We're you the class of 09'? I saw that Facebook became available for non college students in the fall of 2006', I guess it took 6 months or a year for it to blow up similarly to the iphone in 2007-08.
 
We're you the class of 09'? I saw that Facebook became available for non college students in the fall of 2006', I guess it took 6 months or a year for it to blow up similarly to the iphone in 2007-08.
I finished hs in 2008 and got my bachelor's degree in 2012. I made a facebook account once but deleted it pretty fast because it was pointless. I felt ignored and invisible. I remember people saying it was strange I don't have it when we worked on group projects. I just used email instead.

Throughout years I mostly sticked to anonymous forums since people wouldn't judge my looks that way.
 
I also think that the information bubble is another factor. My grandmother uses Douyin, so do my parents. However, the content that can be seen by the three generations of us is completely opposite. The content that men and women, adults and kids, normies and incels, A and B see is also different. The platform will push based on the tags assigned to each person, thereby reinforcing the tags and making people gradually less capable of thinking critically, instead accepting a flattened and labeled version of themselves, believing that "I am this way, and the world is this way". Breaking through the information bubble is not easy.
 
I finished hs in 2008 and got my bachelor's degree in 2012. I made a facebook account once but deleted it pretty fast because it was pointless. I felt ignored and invisible. I remember people saying it was strange I don't have it when we worked on group projects. I just used email instead.
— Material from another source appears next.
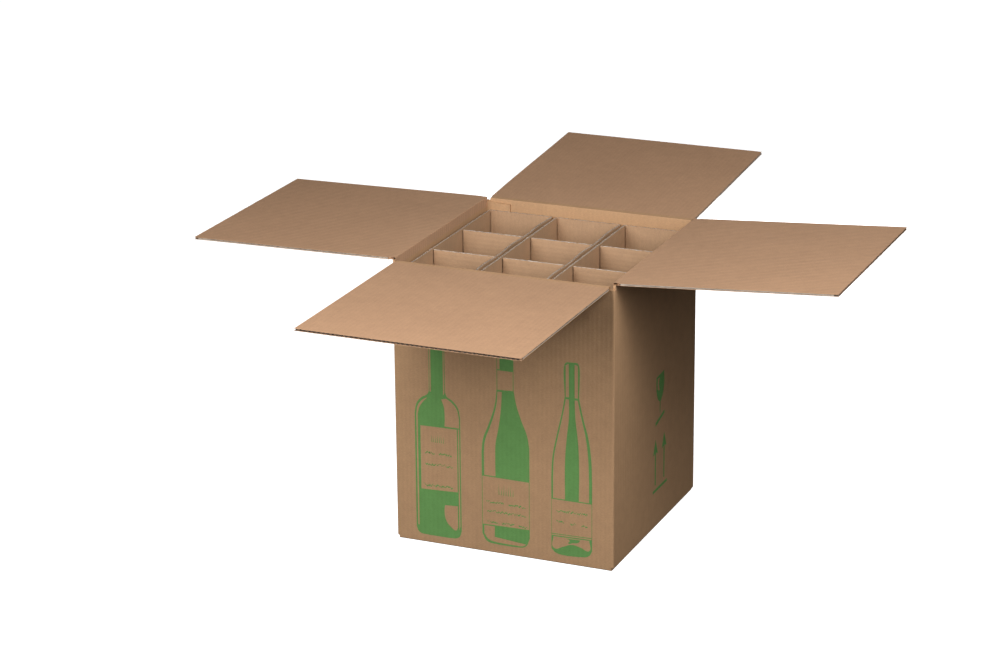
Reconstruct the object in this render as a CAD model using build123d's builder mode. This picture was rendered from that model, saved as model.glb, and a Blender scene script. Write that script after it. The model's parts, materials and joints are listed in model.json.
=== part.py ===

Throughout years I mostly sticked to anonymous forums since people wouldn't judge my looks that way.
I'm a couple of years younger than you, but this fits my experiences pretty well. I just didn't want to deal with digitally meeting the normies who bullied me outside of school, and honestly it just wasn't really for me, so it was only after HS that I started using social media or messaging services, but I did have a few forums I've been on for years before that.

I also think that the information bubble is another factor. My grandmother uses Douyin, so do my parents. However, the content that can be seen by the three generations of us is completely opposite. The content that men and women, adults and kids, normies and incels, A and B see is also different. The platform will push based on the tags assigned to each person, thereby reinforcing the tags and making people gradually less capable of thinking critically, instead accepting a flattened and labeled version of themselves, believing that "I am this way, and the world is this way". Breaking through the information bubble is not easy.
True as well:yes:.
 
I'm a couple of years younger than you, but this fits my experiences pretty well. I just didn't want to deal with digitally meeting the normies who bullied me outside of school, and honestly it just wasn't really for me, so it was only after HS that I started using social media or messaging services, but I did have a few forums I've been on for years before that.
I remember the early days of FB. It really wasn't about bragging and mogging. Conversely, it was a game changer as SMS was expensive as fuck back in the day. Then as 2014 and 2015 rolled in, social media platforms became all about social-mogging.
 
I remember the early days of FB. It really wasn't about bragging and mogging. Conversely, it was a game changer as SMS was expensive as fuck back in the day. Then as 2014 and 2015 rolled in, social media platforms became all about social-mogging.
True, but just out of principle I avoided it since I really, really didn't want to risk being in contact with people from my school outside of it.